A good random number generator will satisfy both theoretical and statistical properties. Theoretical properties are often hard to obtain (they require real math!), but one prefers a random number generator with a long period, low serial correlation, and a tendency not to “fall mainly on the planes.” Statistical tests are performed with numerical simulations. Generally, a random number generator is used to estimate some quantity for which the theory of probability provides an exact answer. Comparison to this exact answer provides a measure of “randomness”.

The Random Number Generator Interface

It is important to remember that a random number generator is not a “real” function like sine or cosine. Unlike real functions, successive calls to a random number generator yield different return values. Of course that is just what you want for a random number generator, but to achieve this effect, the generator must keep track of some kind of “state” variable. Sometimes this state is just an integer (sometimes just the value of the previously generated random number), but often it is more complicated than that and may involve a whole array of numbers, possibly with some indices thrown in. To use the random number generators, you do not need to know the details of what comprises the state, and besides that varies from algorithm to algorithm.

The random number generator library uses two special structs, RngType which holds static information about each type of generator and Rng which describes an instance of a generator created from a given RngType.

Performance

The following table shows the relative performance of a selection the available random number generators. The fastest simulation quality generators are taus, gfsr4 and mt19937. The generators which offer the best mathematically-proven quality are those based on the RANLUX algorithm.

  • 1754 k ints/sec, 870 k doubles/sec, taus
  • 1613 k ints/sec, 855 k doubles/sec, gfsr4
  • 1370 k ints/sec, 769 k doubles/sec, mt19937
  • 565 k ints/sec, 571 k doubles/sec, ranlxs0
  • 400 k ints/sec, 405 k doubles/sec, ranlxs1
  • 490 k ints/sec, 389 k doubles/sec, mrg
  • 407 k ints/sec, 297 k doubles/sec, ranlux
  • 243 k ints/sec, 254 k doubles/sec, ranlxd1
  • 251 k ints/sec, 253 k doubles/sec, ranlxs2
  • 238 k ints/sec, 215 k doubles/sec, cmrg
  • 247 k ints/sec, 198 k doubles/sec, ranlux389
  • 141 k ints/sec, 140 k doubles/sec, ranlxd2

Random number environment variables

The library allows you to choose a default generator and seed from the environment variables GSL_RNG_TYPE and GSL_RNG_SEED and the function gsl_rng_env_setup. This makes it easy try out different generators and seeds without having to recompile your program.

References and Further Reading

The subject of random number generation and testing is reviewed extensively in Knuth’s Seminumerical Algorithms.

Donald E. Knuth, The Art of Computer Programming: Seminumerical Algorithms (Vol 2, 3rd Ed, 1997), Addison-Wesley, ISBN 0201896842. Further information is available in the review paper written by Pierre L’Ecuyer,

P. L’Ecuyer, “Random Number Generation”, Chapter 4 of the Handbook on Simulation, Jerry Banks Ed., Wiley, 1998, 93–137. http://www.iro.umontreal.ca/~lecuyer/papers.html

The source code for the DIEHARD random number generator tests is also available online,

DIEHARD source code G. Marsaglia, http://stat.fsu.edu/pub/diehard/ A comprehensive set of random number generator tests is available from NIST,

NIST Special Publication 800-22, “A Statistical Test Suite for the Validation of Random Number Generators and Pseudo Random Number Generators for Cryptographic Applications”. http://csrc.nist.gov/rng/

Acknowledgements

Thanks to Makoto Matsumoto, Takuji Nishimura and Yoshiharu Kurita for making the source code to their generators (MT19937, MM&TN; TT800, MM&YK) available under the GNU General Public License.
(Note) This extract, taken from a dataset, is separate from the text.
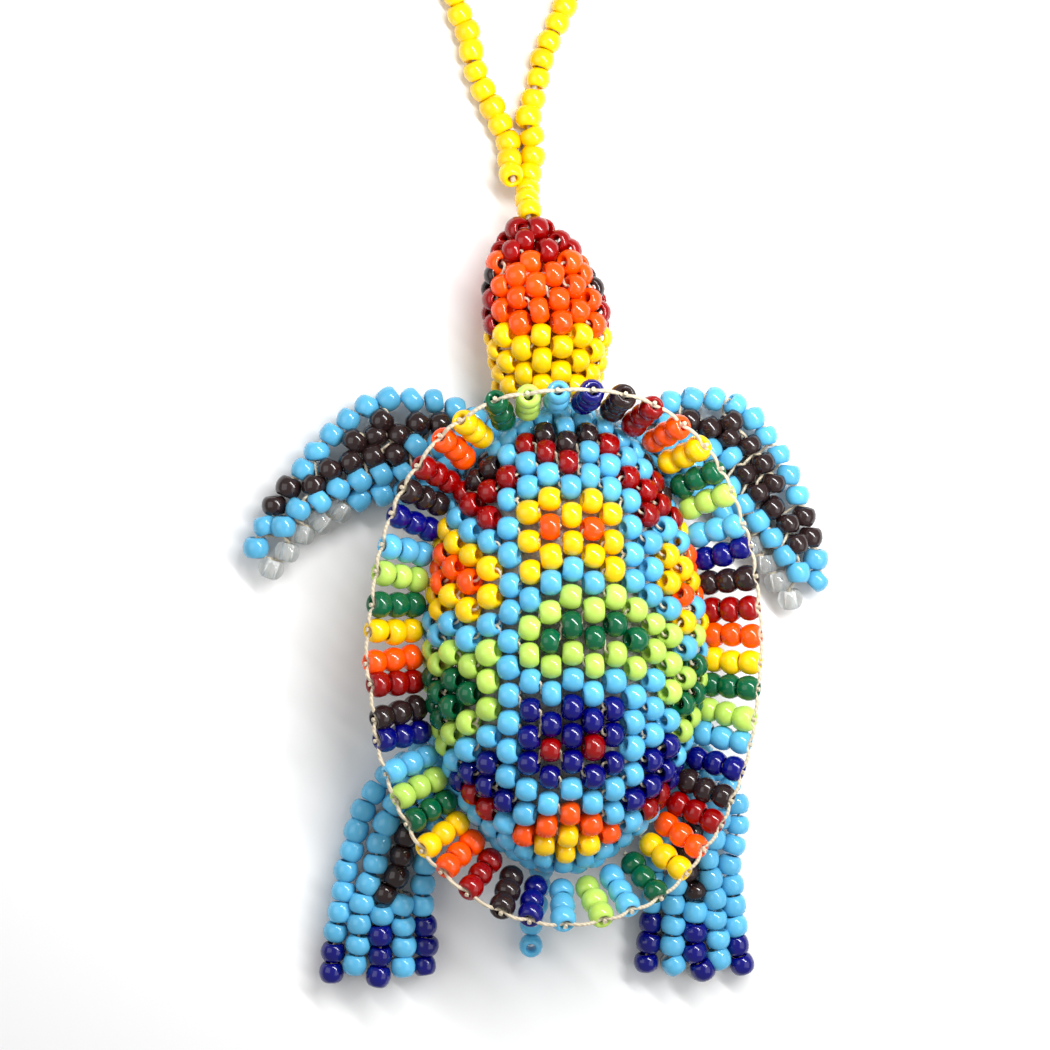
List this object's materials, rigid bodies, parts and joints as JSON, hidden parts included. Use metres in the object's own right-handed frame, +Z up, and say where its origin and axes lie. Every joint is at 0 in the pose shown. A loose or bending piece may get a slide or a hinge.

Thanks to Martin Lüscher for providing notes and source code for the RANLXS and RANLXD generators.

Modules

The functions described above make no reference to the actual algorithm used. This is deliberate so that you can switch algorithms without having to change any of your application source code. The library provides a large number of generators of different types, including simulation quality generators, generators provided for compatibility with other libraries and historical generators from the past.

Other random number generators

The standard Unix random number generators rand, random and rand48 are provided as part of GSL. Although these generators are widely available individually often they aren’t all available on the same platform. This makes it difficult to write portable code using them and so we have included the complete set of Unix generators in GSL for convenience. Note that these generators don’t produce high-quality randomness and aren’t suitable for work requiring accurate statistics. However, if you won’t be measuring statistical quantities and just want to introduce some variation into your program then these generators are quite acceptable.